Organic Tightwad

Feed the Dirt Pennies a Load

As I reported in my Laundry post a couple weeks ago, making my own powdered detergent was a piece of cake, once I located the ingredients, but it didn't actually save mucho dinero over finding planet-friendly laundry detergent on super-de-duper sale. Nevertheless, the powdered batch took care of two weeks' worth of laundry for a family of five, and I still have enough for one more load.

However, the authors of The Country Almanac of Housekeeping Techniques That Save You Money promised their concoction of liquid laundry detergent cost only "pennies a load," so I had to try that next. No, I wasn't going to make my own fireplace bellows or build the kids a "simple solar cooker" or "Make Recycled Sandals from Rubber Tires" (other projects in the book), but this I could manage.

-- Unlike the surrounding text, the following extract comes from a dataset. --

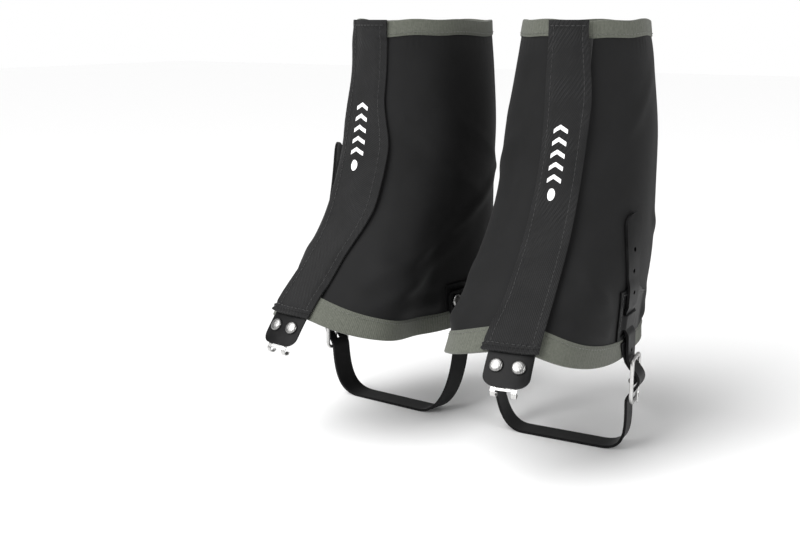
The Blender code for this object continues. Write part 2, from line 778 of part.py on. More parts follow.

It took a little planning ahead because I needed two one-gallon containers. At our family's milk-drinking rate, that required a four-day lead time. But otherwise the main ingredients were the same: soap flakes, Borax, and washing soda. In particular they said you could grate 1/3 to 1/2 a bar of Fels-Naptha laundry soap or solid Co-Co Castile soap, but in my laziness I bought pre-flaked soap off Amazon. Fred Meyer carries the Fels-Naptha, the Borax, and the washing soda, all right next to each other.

Ingredients:
1/3 to 1/2 bar of Fels-Naptha or Kirk's CoCo Castile soap
4 cups water
1/2 cup washing soda
1/2 cup borax
1 Tbsp essential oil (I skipped this)

Since 1/2 of a Fels-Naptha laundry soap bar would weigh 2.25 ozs, I weighed an equivalent amount of soap flakes:

Next, I added the soap flakes to the water and heated over medium until the flakes dissolved.

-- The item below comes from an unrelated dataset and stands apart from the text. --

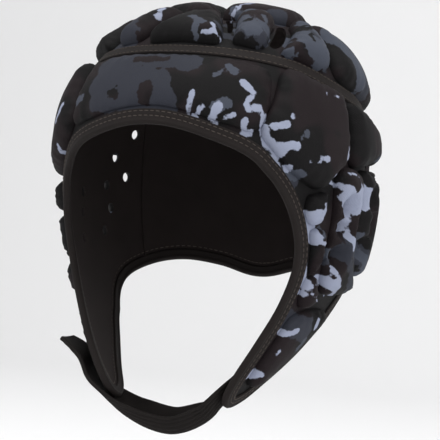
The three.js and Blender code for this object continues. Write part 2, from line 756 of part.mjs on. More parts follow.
// Chin strap: a trough swept from the left flap to the free end
function strapGeometry() {
  const tipRow = FACE_EDGE.at(-1);
  const tip = above([tipRow.angle, tipRow.level], -STRAP_THICKNESS);
  const onLining = -(LINING_SEAT + BINDING_THICKNESS + SEAT + STRAP_THICKNESS / 2);
  const onPad = CLOTH + COVER_SEAT + JAW_PAD + SEAT + STRAP_THICKNESS / 2;
  const centres = STRAP_ROWS.map((row) => {
    if (row.level === undefined) {
      return new THREE.Vector3(tip.x * row.across, tip.y, tip.z - STRAP_DROP * row.drop);
    }
    const height = row.peel === undefined ? onLining : onPad + row.peel;
    return above([row.angle, row.level], height);
  });
  const line = new THREE.CatmullRomCurve3(centres, false, 'centripetal');
  const steps = 18;
  const last = STRAP_ROWS.length - 1;
  const stations = Array.from({ length: steps + 1 }, (_, step) => {
    const share = step / steps;
    const row = Math.min(Math.floor(share * last), last - 1);
    const blend = share * last - row;
    const value = (key) => THREE.MathUtils.lerp(STRAP_ROWS[row][key], STRAP_ROWS[row + 1][key], blend);
    const centre = line.getPoint(share);
    const along = line.getTangent(share);
    const turn = radians(value('turn'));
    const rearward = new THREE.Vector3(Math.sin(turn), Math.cos(turn), 0);
    rearward.addScaledVector(along, -rearward.dot(along)).normalize();
    const away = new THREE.Vector3().crossVectors(along, rearward);
    return strapSection(value('cup'), value('width')).map(([across, out]) => (
      centre.clone().addScaledVector(rearward, across).addScaledVector(away, out)
    ));
  });
  return sweep(stations, false);
}

const cap = new THREE.Group();

// Colours of the printed cloth, the tape and the foam-backed strap
const PRINT_DARK = 0x232021;
const PRINT_MIDDLE = 0x3c3e46;
const PRINT_LIGHT = 0x575b66;
const TAPE = 0x2d2a29;
const STRAP = 0x262423;

function addPiece(name, geometry, color, roughness) {
  const material = new THREE.MeshStandardMaterial({ color, roughness, metalness: 0 });
  const mesh = new THREE.Mesh(geometry, material);
  mesh.name = name;
  cap.add(mesh);
}

const PRINT_ROUGHNESS = 0.85;
const TAPE_ROUGHNESS = 0.7;
for (const [name, geometry] of Object.entries(buildPanels())) {
  addPiece(name, geometry, PRINT_DARK, PRINT_ROUGHNESS);
}
SIDE_PADS.forEach((pad, i) => {
  const color = [PRINT_DARK, PRINT_MIDDLE, PRINT_LIGHT][i % 3];
  addPiece(`${pad.name}_left`, pierced(padGeometry(pad)), color, PRINT_ROUGHNESS);
  const right = { ...pad, outline: mirrorOutline(pad.outline) };
  addPiece(`${pad.name}_right`, pierced(padGeometry(right)), color, PRINT_ROUGHNESS);
});
const frontOutline = [...FRONT_CROWN_OUTLINE, ...mirrorOutline(FRONT_CROWN_OUTLINE).reverse().slice(1, -1)];
const crownFront = padGeometry({ outline: frontOutline, rise: CROWN_PAD, steps: 16 });
addPiece('crown_front', crownFront, PRINT_MIDDLE, PRINT_ROUGHNESS);
addPiece('forehead', foreheadGeometry(), PRINT_MIDDLE, PRINT_ROUGHNESS);
addPiece('crown_band', bandGeometry(), TAPE, TAPE_ROUGHNESS);
const bindings = bindingGeometries();
addPiece('face_binding', bindings.face, TAPE, TAPE_ROUGHNESS);
addPiece('neck_binding', bindings.neck, TAPE, TAPE_ROUGHNESS);
addPiece('chin_strap', strapGeometry(), STRAP, TAPE_ROUGHNESS);

export default cap;
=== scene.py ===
import math
import random

import bpy
import numpy as np
from mathutils import Matrix, Vector, noise
from mathutils.geometry import delaunay_2d_cdt


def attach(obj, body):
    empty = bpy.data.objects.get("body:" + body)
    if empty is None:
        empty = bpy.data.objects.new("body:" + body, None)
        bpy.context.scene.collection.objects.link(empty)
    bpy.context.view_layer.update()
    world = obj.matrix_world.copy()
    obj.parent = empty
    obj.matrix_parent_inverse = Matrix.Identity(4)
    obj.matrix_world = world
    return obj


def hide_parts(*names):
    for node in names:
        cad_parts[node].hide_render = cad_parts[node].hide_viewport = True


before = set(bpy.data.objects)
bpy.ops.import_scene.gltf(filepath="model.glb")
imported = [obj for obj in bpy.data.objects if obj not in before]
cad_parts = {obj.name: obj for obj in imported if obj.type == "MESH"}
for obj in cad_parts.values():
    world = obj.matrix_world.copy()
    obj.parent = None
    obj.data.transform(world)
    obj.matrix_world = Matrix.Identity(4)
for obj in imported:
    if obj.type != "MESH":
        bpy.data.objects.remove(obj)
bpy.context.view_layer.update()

# Looks of the padded rugby cap. Sizes here are millimetres and become metres as each mesh is made.
# A place is an angle round the head, 0 at the face and 90 at the wearer's left ear, and a level:
# 0 at the crown point, 1 at the widest height and 2 at the chin.

MM = 0.001

# Head form: the inner face of the lining, as the CAD model has it
HALF_WIDTH = 81
FRONT_REACH = 104.5
BACK_REACH = 71
CROWN_DEPTH = 85
JAW_DEPTH = 135
PLAN_POWER = 2.2
DROP_POWER = 2.2
SIDE_POWER = 2.97
FRONT_POWER = 1.75
BACK_POWER = 2.62
CHIN_NARROWER = 0.602
CHIN_FORWARD = 0.181
NAPE_FORWARD = 0.422
NARROWING_POWER = 2.2
FORWARD_POWER = 2

# Layers
LINING = 0.9
CLOTH = 2
PAD_SEAT = 0.06
CROWN_PAD = 9.4
TEMPLE_PAD = 9.4
EAR_PAD = 9.4
FOREHEAD_PAD = 4.4
STRIP_PAD = 6.4
JAW_PAD = 5.8
BACK_PAD = 8.4
PAD_BASE = CLOTH + PAD_SEAT

# Spacing of the points of the fine meshes
CLOTH_STEP = 2.4
PAD_STEP = 1.8
TAPE_STEP = 2.2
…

(The froth is from stirring. It isn't boiling.)
Then I added the remaining ingredients and stirred until dissolved.

Once dissolved, the mixture sat for five minutes over the heat. It said "stir occasionally," but I got distracted and didn't stir at all until the end, and no harm seemed to come of it.

Remove from heat and allow to cool five minutes.

I filled each milk jug halfway with hot tap water. Then I poured half the soap mixture in each jug, shook it, and filled it the rest of the way with warm water. I shook it again and then stored it in the utility room cabinet to await laundry day. (The book recommends letting the mixture sit for 24 hours.)

Voila!

Just in case, I wrote the directions right on the jug. In fact I wrote several labels on the jugs, not out of fear my children would drink it, but more because my absent-minded husband might. I don't imagine he'd go looking for milk in the utility room, but if I happened to leave it on the washer, I wouldn't put it past him.

Considering the liquid recipe used less soap, Borax, and washing soda, and that it promises up to 50 loads (instead of just 12), this indeed qualifies as an #OrganicTightwad post. But I'll definitely let you know how it cleans. The powdered detergent was great, so I have high hopes.

And a closing note from my other tightwad front: artisan breadmaking. (See this post and this one and this one.) My quest to replace storebought sandwich bread was half-successful. Meaning, my husband and son were just fine with homemade (hub even preferred it strongly), but my youngest thought it was too crumbly in a school lunch, and the oldest didn't want it for toast. Sigh. I'm going to try the recipe again, to get my ingredients more uniformly mixed and the loaves closer to storebought size. They looked great, though, didn't they?

Easy to slice, too.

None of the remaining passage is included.